サイトアイコン AUTO MESSE WEB(オートメッセウェブ)

「ドッカンターボ」は昔の話! 最新エンジンチューンは「燃費よし」「乗りやすい」が当たり前になった!?

タービン交換などのハードチューンでもECUセッティング次第で乗りやすさは担保できる

最新のエンジンチューニングは「乗りやすい」が新常識!!

 チューニングの醍醐味といえばエンジンのパワーアップ。背中を蹴飛ばされるような加速感は一度でも味わったら病み付きになり、ノーマルで280psあろうと400psあろうと抗えない魅力がある。エンジン本体を含むパワー系チューニングの進化と魅力、そして注意すべきポイントをあらためて考えてみたい。

吸排気系チューンで気をつけたいのはバランスを崩さないこと

 大半の人が最初に手を付けると思われるのは吸排気系のパーツ、つまりエアクリーナーやエキゾーストマニホールド&マフラーだろう。最近のクルマは純正の完成度が高いうえECUで細かく制御され、ひと昔前ほど大幅なパワーアップは望みにくいと言われている。とはいえエンジン出力の特性に大なり小なり影響を及ぼすことは変わっておらず、選び方を間違えると「お金をかけて乗りにくくなった」なんて事態を招きかねない。

 排気量に対して排気系のパイプ径が太すぎれば低中速域のトルクは損なわれるし、細すぎれば高回転域での抜けが悪くなるといったデメリットがある。エアクリーナーも剥き出しタイプは吸気効率に優れている反面、レイアウトによってはエンジンの熱を吸いやすくなり、純正交換タイプを推すチューナーも意外と多くいるのだ。

 そのパワーやトルクを向上させることは勿論、エンジンの出力特性を好みに合わせて味付けするのがECUだ。純正を書き換えるにせよ社外品のフルコンを使うにせよ、燃調/点火時期/ブースト/レブリミットなどを変更することで、走るコース(サーキット)や乗り手の好みに合わせてセッティングすることができる。

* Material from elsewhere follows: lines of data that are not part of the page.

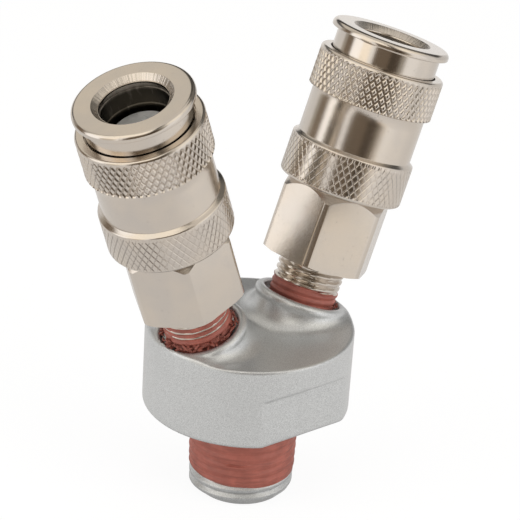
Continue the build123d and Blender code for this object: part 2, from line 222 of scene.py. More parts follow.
class Graph:
    """The node tree of a material or a world, with one method that adds any node."""

    def __init__(self, owner):
        self.owner = owner
        owner.use_nodes = True
        self.tree = owner.node_tree
        self.tree.nodes.clear()

    def node(self, kind, settings=None, inputs=None, out=0):
        """Adds a node; a listed or named input is a number, a colour or a Value that is linked."""
        made = self.tree.nodes.new(kind)
        for key, setting in (settings or {}).items():
            setattr(made, key, setting)
        pairs = inputs.items() if isinstance(inputs, dict) else enumerate(inputs or [])
        for key, entry in pairs:
            if isinstance(entry, Value):
                self.tree.links.new(entry.socket, made.inputs[key])
            else:
                made.inputs[key].default_value = entry
        return Value(self, made.outputs[out]) if made.outputs else None

    def place(self):
        """Points in metres in the object's own frame."""
        return self.node("ShaderNodeTexCoord", out="Object")

    def parts(self, vector):
        """The x, y and z of a vector."""
        first = self.node("ShaderNodeSeparateXYZ", None, [vector])
        return [Value(self, socket) for socket in first.socket.node.outputs]

    def noise(self, scale, detail=3.0, roughness=0.5, stretch=None):
        """Noise whose scale is in features per metre."""
        point = self.place()
        if stretch:
            point = self.node("ShaderNodeVectorMath", {"operation": "MULTIPLY"}, [point, stretch])
        inputs = {"Vector": point, "Scale": scale, "Detail": detail, "Roughness": roughness}
        return self.node("ShaderNodeTexNoise", None, inputs, out="Fac")

    def mix(self, factor, first, second):
        """A colour between two colours."""
        return self.node("ShaderNodeMix", {"data_type": "RGBA"}, {0: factor, 6: first, 7: second}, out=2)

    def bump(self, height, strength, distance):
        inputs = {"Height": height, "Strength": strength, "Distance": distance}
        return self.node("ShaderNodeBump", None, inputs, out="Normal")

    def surface(self, tint, metallic, rough, normal):
        """The finished material."""
        inputs = {"Base Color": tint, "Metallic": metallic, "Roughness": rough, "Normal": normal}
        return self.finish(self.node("ShaderNodeBsdfPrincipled", None, inputs))

    def finish(self, shader, output="ShaderNodeOutputMaterial"):
        """Links the last shader to the output, and gives the finished material or world."""
        self.node(output, None, {"Surface": shader})
        return self.owner


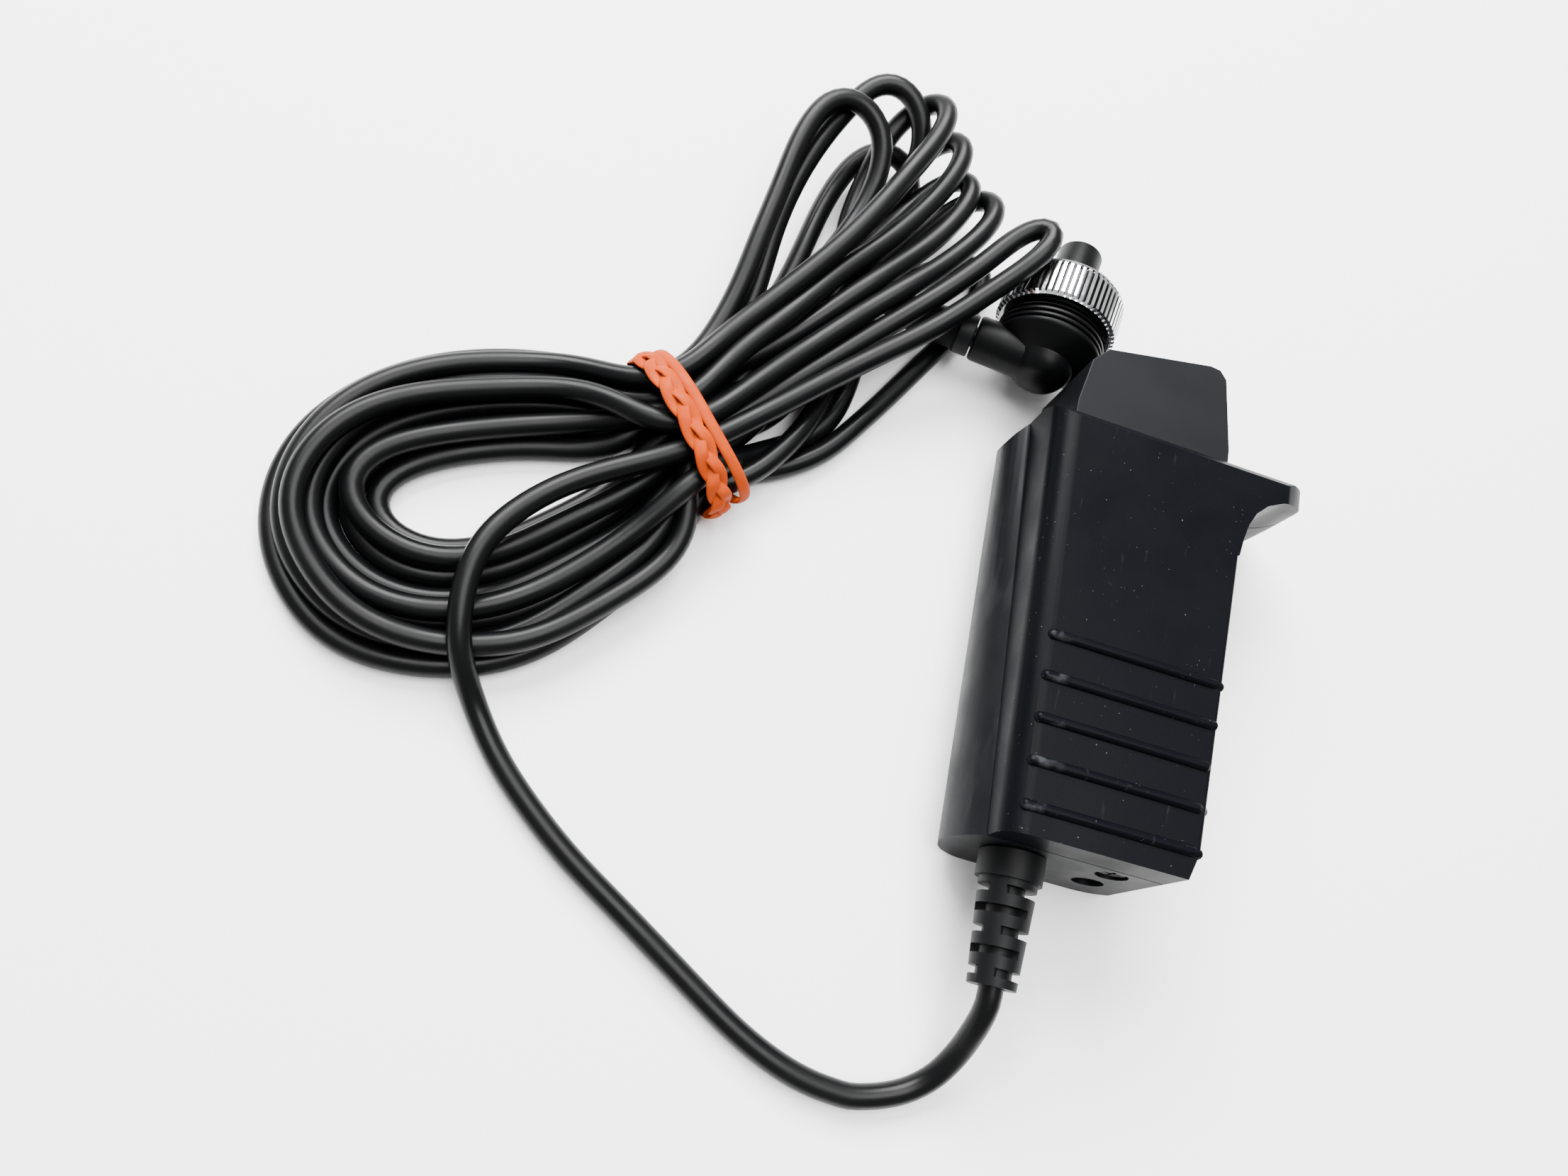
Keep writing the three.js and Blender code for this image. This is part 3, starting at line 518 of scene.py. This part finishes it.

 もうひとつ重要なのはトルクの谷をなくすこと。ノーマルやパーツのポン付けでは特定の回転域でトルクが落ち込んでいるケースがあり、そこをECUセッティングで解消することで「どこから踏んでも加速する」トルク特性へと向上させるのだ。

ECU制御が高精度化したことで大パワーでも乗りやすくなった

 ここまでをライトチューンの範疇とするならば、フルチューンの代表はタービン交換や排気量アップとなる。タービンは純正+αから1000psオーバーに対応するサイズまであり、排気量をアップすればより大きなタービンを回すことが可能になる。ECUによるセッティングの重要性はそこでも変わらず、ピークパワーと実用域のトルクをいかに両立させるかが、チューナーの手腕の見せどころと言えるだろう。

 昔はフルチューンといえば『どっかんパワー』が当たり前で、サーキットのような限られたステージで本領を発揮できても、一般道での扱いにくさや燃費の悪さは仕方のないことだった。ところが現在はおもにECUの制御が進化したおかげで余分なガソリンを噴射せず、かつ豊かなトルクに乗って走ればアクセルを踏む量が抑制でき、昔と違い燃費も決して悪くない。大パワーと引き換えに失うモノは減ったと言って差し支えないだろう。

 ただしラジエータやオイルクーラーといった冷却系の強化はエンジンを壊さないこと、そしてパワーを長時間に渡って維持し続けるために現在も必須であることは一緒。パワーを受け止めるタイヤやブレーキ、サスペンションなどのトータルチューニングも欠かすことができない。